SNR = 6.02*N + 1.76   ; ideal SNR in dB of an N-bit converter
; each extra bit of resolution buys ~6 dB more SNR
;   8-bit  -> ~50 dB
;  16-bit  -> ~98 dB
The mixed-signal boundary has a price tag: every bit you spend on a converter buys you about 6 dB more headroom above the noise. This is the conceptual bridge into the data-converter guide later in the track.

Where analog lives on a chip

Once you know the shape of analog, you can spot it on almost any chip. It clusters in a handful of recognizable places, always at the edge where the chip touches something physical — power, time, the antenna, the sensor, or the digital core itself.
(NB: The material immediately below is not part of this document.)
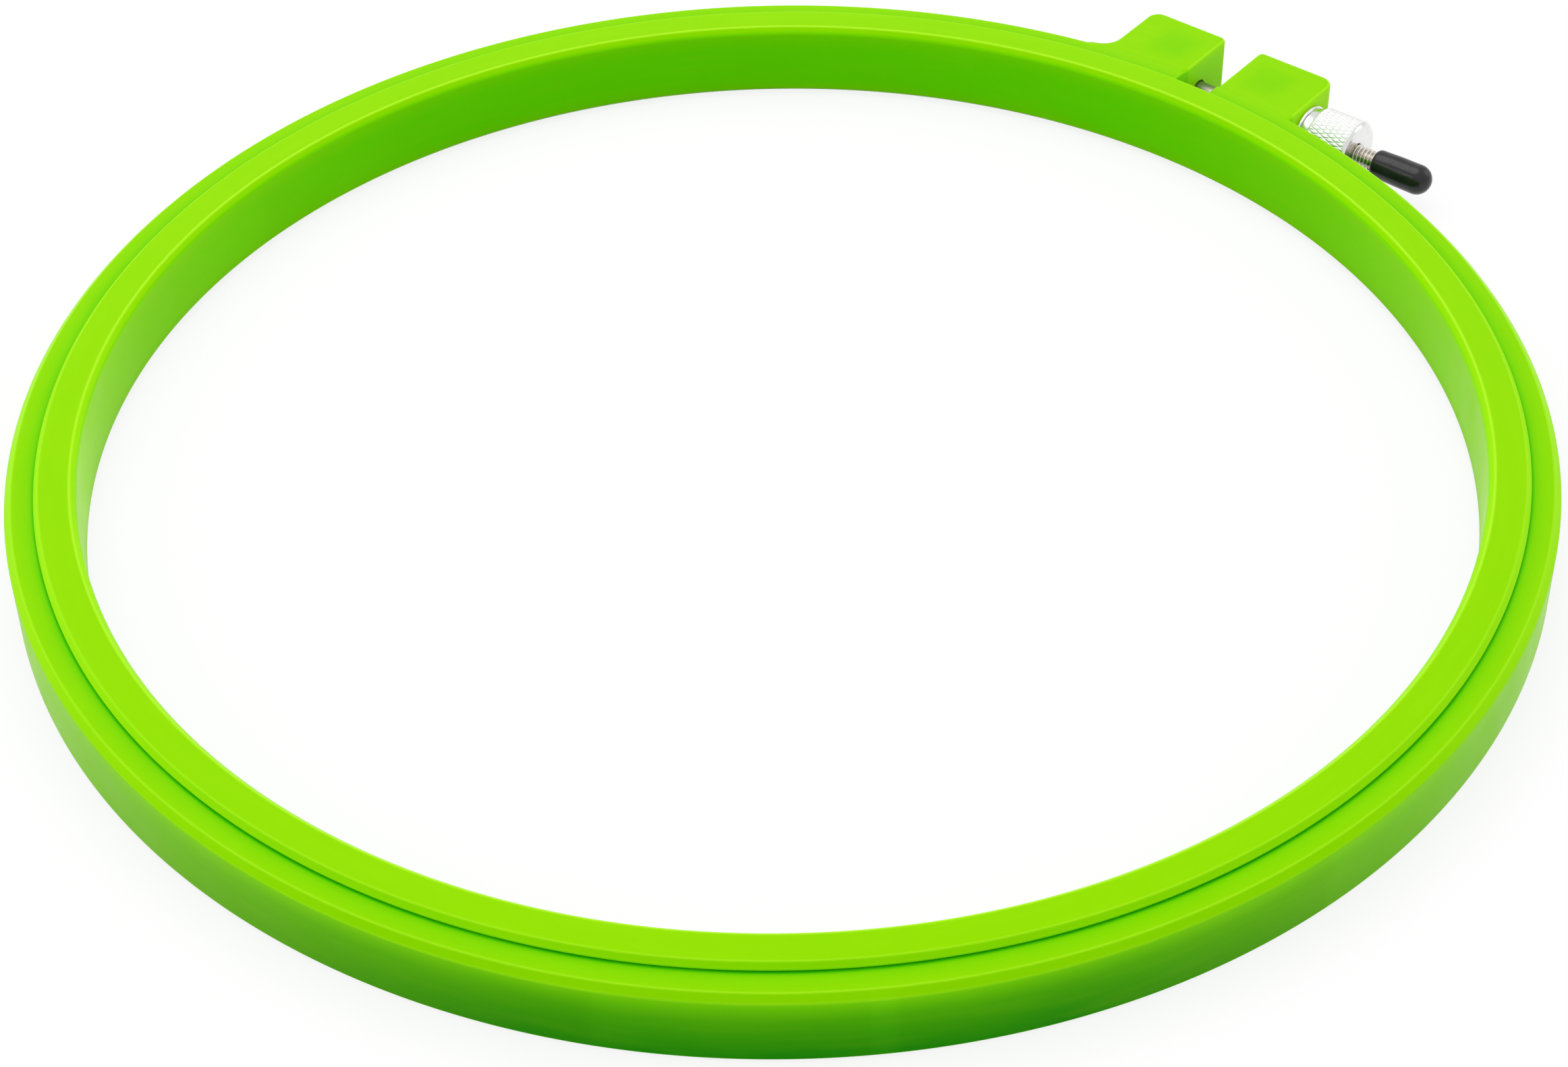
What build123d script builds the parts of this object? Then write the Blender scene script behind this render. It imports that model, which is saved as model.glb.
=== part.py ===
from build123d import *
import math
import os

# Embroidery hoop with a screw clamp, 254 mm (10 inch) nominal working size.
# Frame: origin on the hoop axis at half the height of the outer band, +Z up.
# The split and its two lugs are on +Y. The clamp screw runs along X, with its
# head on the -X side and the thumb nut on the +X side. Millimetres.
# Endings: _r radius, _c chamfer, _t thickness, _af across flats, _x0/_x1 ends along X.

cut_over = 1.0             # how far cutting tools start outside the solid
hex_turn = 30              # degrees, shared by the screw head and its pocket

# ---- outer ring: one moulding, split at +Y ----
outer_r = 131.5
outer_bore_r = 125.5
ring_h = 13.85
low = -ring_h / 2          # underside, the plane the hoop rests on
high = ring_h / 2          # top face
outer_top_c = 1.2
outer_low_c = 0.8
outer_bore_top_c = 0.4
outer_bore_low_c = 0.6

# ---- lugs ----
gap = 7.7                  # split between the lugs
split_y, split_len = 135, 40   # middle and length of the cut that makes the split
lug_x = 20.9               # outer end face of each lug
lug_y = 145.8              # flat far face
lug_root_y = 127.6         # the plan rectangle starts inside the band
lug_top = high - 0.05
lug_corner_r = 2.6         # far corners at the outer ends
lug_split_corner_r = 1.2   # far corners at the split
lug_top_r = 0.7            # softened top edges
lug_web_r = 4.0            # between the screw-head lug and the band
recess_x0, recess_x1 = 6.9, 15.5       # moulding recess under each lug
recess_y0, recess_y1 = 133.4, 142.8
recess_depth = 10.6
recess_corner_r = 1.2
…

  1. Sensor front-ends: the low-noise amplifiers that take a microphone, camera pixel, or biosignal — a tiny, fragile voltage — and lift it cleanly up to where it can be measured.
  2. SerDes and PHY: the high-speed I/O that drives bits down a cable or backplane and recovers them at the far end, where multi-gigahertz edges are pure analog even though they carry digital data.
  3. Clocking (PLLs): the phase-locked loops that multiply a slow, clean reference into the fast, precise clock the digital core runs on — a feedback loop that polices its own timing.
  4. Power management: the regulators and references that turn a noisy, drooping battery voltage into the steady supplies every block depends on, including the temperature-stable reference at the heart of it.
  5. Data converters: the ADCs and DACs sitting exactly on the mixed-signal boundary, shuttling signals between the continuous world and the bits.

All of it is built from the same humble parts you already know — the MOSFET, wired up in CMOS, plus resistors and capacitors. What changes is how you *think* about them: not as switches snapping between 1 and 0, but as continuous, gently-controlled valves for current. The rest of this track teaches that way of thinking, one stage at a time, starting with the simplest magic of all — making a single transistor amplify.